* WRITTEN REQUEST:
Copy out each line that includes the word "shirt".

* GIVEN MATERIAL:
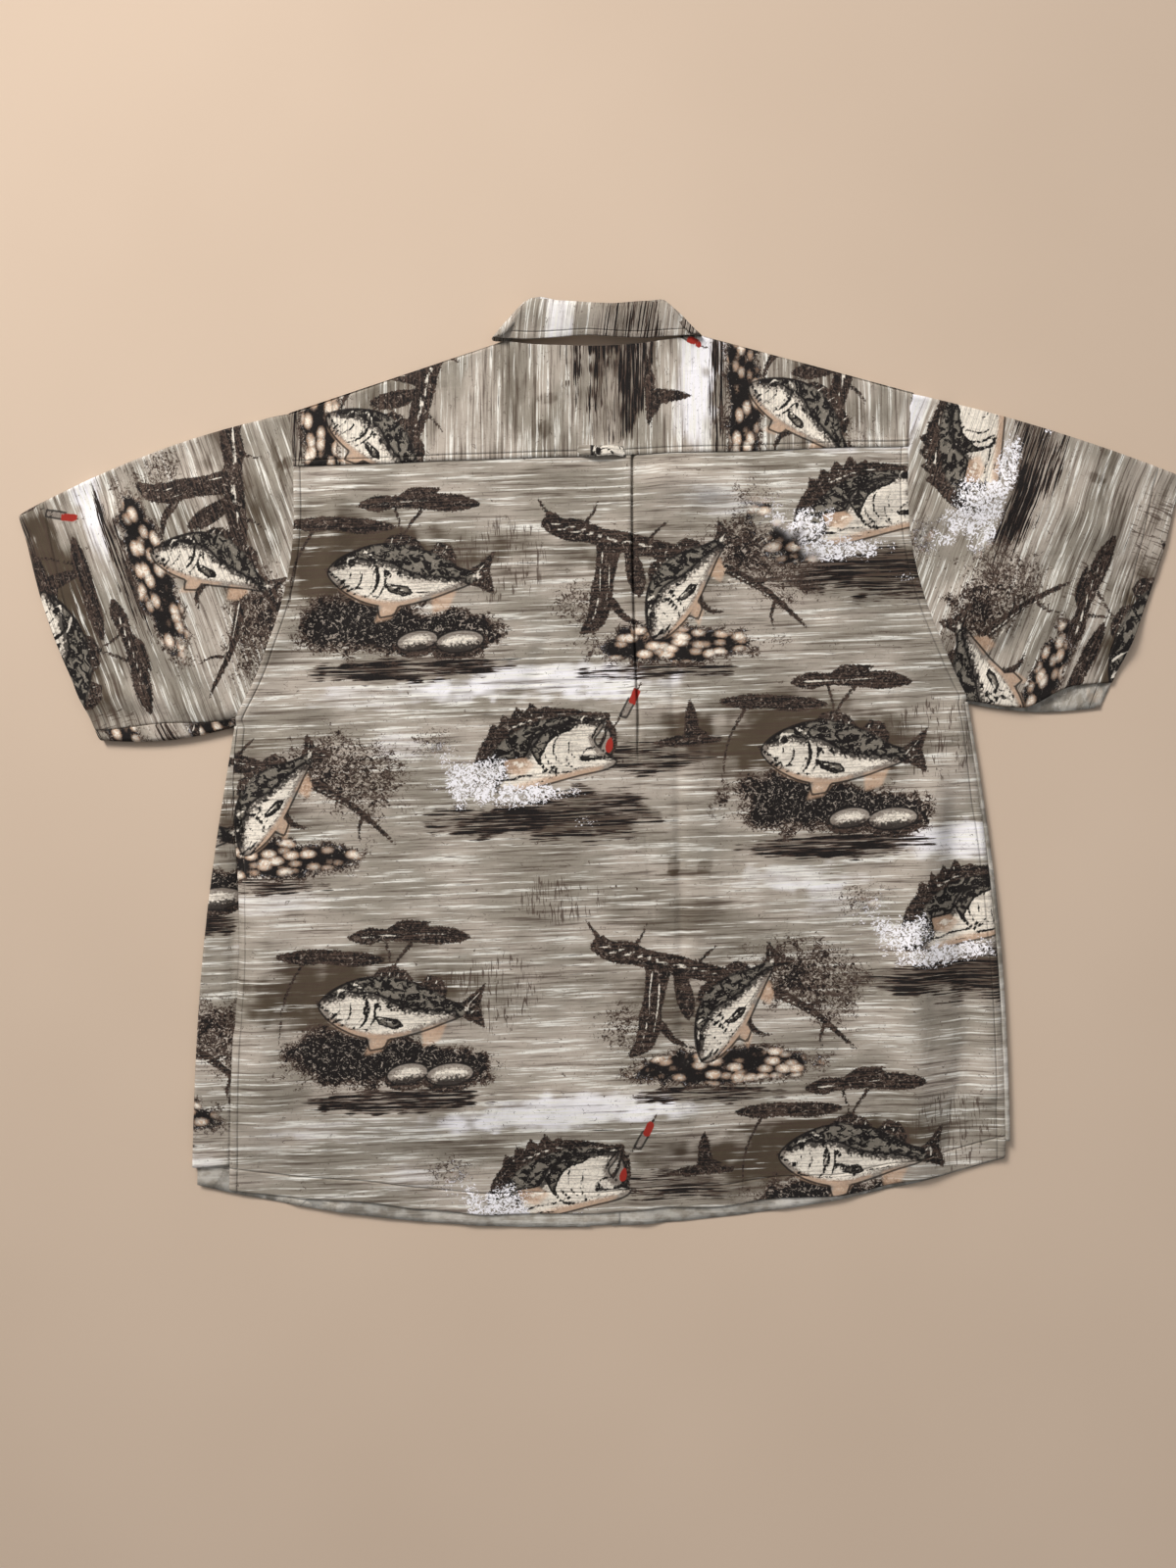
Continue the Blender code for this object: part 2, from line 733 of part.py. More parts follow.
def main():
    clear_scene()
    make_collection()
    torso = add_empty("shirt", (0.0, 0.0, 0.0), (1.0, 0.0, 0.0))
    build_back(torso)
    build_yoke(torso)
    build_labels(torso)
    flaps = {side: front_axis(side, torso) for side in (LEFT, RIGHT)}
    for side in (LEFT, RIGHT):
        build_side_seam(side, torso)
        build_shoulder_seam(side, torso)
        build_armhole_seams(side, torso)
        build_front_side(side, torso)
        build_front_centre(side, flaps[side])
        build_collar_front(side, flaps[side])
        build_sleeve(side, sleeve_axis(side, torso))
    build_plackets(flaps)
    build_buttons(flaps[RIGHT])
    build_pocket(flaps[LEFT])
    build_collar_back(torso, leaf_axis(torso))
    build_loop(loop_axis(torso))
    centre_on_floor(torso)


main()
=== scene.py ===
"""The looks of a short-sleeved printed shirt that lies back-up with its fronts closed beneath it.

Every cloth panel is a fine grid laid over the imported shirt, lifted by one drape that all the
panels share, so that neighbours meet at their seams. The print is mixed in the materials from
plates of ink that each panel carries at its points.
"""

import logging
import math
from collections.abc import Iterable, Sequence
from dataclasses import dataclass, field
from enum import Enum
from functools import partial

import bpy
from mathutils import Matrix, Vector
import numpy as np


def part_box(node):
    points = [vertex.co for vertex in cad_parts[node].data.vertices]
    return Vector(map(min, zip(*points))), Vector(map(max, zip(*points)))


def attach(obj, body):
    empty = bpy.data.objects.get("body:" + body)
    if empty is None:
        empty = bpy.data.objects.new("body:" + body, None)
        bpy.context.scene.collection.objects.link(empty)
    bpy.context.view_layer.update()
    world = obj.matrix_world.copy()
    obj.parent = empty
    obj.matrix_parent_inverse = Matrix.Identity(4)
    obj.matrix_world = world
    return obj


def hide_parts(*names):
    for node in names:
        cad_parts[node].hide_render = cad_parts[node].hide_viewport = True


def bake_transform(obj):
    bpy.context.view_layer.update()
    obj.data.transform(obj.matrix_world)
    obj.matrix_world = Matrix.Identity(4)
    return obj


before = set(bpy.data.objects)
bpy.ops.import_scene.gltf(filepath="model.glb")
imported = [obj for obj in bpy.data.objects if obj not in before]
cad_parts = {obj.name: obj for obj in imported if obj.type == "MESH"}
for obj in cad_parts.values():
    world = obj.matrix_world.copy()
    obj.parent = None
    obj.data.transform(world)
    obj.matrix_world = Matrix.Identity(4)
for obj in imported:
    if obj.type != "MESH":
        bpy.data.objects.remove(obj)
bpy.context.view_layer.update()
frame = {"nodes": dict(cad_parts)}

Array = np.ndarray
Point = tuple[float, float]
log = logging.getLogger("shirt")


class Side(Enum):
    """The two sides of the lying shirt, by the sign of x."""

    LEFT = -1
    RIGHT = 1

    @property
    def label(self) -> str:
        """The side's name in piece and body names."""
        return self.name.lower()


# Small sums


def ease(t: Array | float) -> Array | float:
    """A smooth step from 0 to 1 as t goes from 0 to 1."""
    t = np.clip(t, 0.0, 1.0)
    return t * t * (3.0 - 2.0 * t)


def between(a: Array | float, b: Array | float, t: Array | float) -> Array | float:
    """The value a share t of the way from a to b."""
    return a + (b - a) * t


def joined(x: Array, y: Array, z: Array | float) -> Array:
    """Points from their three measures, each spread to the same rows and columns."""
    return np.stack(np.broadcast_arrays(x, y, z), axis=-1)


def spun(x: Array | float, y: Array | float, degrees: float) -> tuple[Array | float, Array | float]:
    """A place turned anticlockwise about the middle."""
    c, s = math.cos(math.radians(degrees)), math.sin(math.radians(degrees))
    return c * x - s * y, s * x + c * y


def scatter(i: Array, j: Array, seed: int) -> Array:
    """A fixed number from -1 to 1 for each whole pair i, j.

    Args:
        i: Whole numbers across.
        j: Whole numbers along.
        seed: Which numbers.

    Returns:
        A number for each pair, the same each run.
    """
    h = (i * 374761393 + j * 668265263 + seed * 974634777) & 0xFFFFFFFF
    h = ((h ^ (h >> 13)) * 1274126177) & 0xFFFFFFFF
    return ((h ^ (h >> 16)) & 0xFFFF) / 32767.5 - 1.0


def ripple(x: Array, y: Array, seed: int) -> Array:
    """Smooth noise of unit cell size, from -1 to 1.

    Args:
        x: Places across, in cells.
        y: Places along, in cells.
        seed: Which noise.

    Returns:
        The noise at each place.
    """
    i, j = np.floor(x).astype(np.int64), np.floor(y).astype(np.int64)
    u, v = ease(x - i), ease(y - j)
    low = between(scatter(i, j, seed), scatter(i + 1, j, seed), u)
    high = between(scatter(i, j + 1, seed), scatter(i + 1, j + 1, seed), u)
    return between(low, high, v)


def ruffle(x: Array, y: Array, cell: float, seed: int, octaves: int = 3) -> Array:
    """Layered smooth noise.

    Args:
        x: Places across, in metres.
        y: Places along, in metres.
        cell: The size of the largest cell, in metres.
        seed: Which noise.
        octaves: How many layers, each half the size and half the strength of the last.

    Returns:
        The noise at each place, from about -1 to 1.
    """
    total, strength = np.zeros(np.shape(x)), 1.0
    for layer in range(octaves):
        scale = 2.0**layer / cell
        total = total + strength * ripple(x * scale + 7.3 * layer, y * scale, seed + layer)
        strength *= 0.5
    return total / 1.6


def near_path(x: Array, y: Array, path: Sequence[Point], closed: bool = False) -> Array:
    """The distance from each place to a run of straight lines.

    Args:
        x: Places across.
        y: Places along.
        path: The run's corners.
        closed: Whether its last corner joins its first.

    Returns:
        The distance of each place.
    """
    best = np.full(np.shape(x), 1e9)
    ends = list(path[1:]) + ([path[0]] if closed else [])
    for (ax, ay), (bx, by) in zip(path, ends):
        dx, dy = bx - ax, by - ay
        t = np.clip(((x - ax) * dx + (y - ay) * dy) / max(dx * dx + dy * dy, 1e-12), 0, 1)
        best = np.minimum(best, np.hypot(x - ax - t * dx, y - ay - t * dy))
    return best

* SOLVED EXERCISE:
    torso = add_empty("shirt", (0.0, 0.0, 0.0), (1.0, 0.0, 0.0))
"""The looks of a short-sleeved printed shirt that lies back-up with its fronts closed beneath it.
Every cloth panel is a fine grid laid over the imported shirt, lifted by one drape that all the
log = logging.getLogger("shirt")
    """The two sides of the lying shirt, by the sign of x."""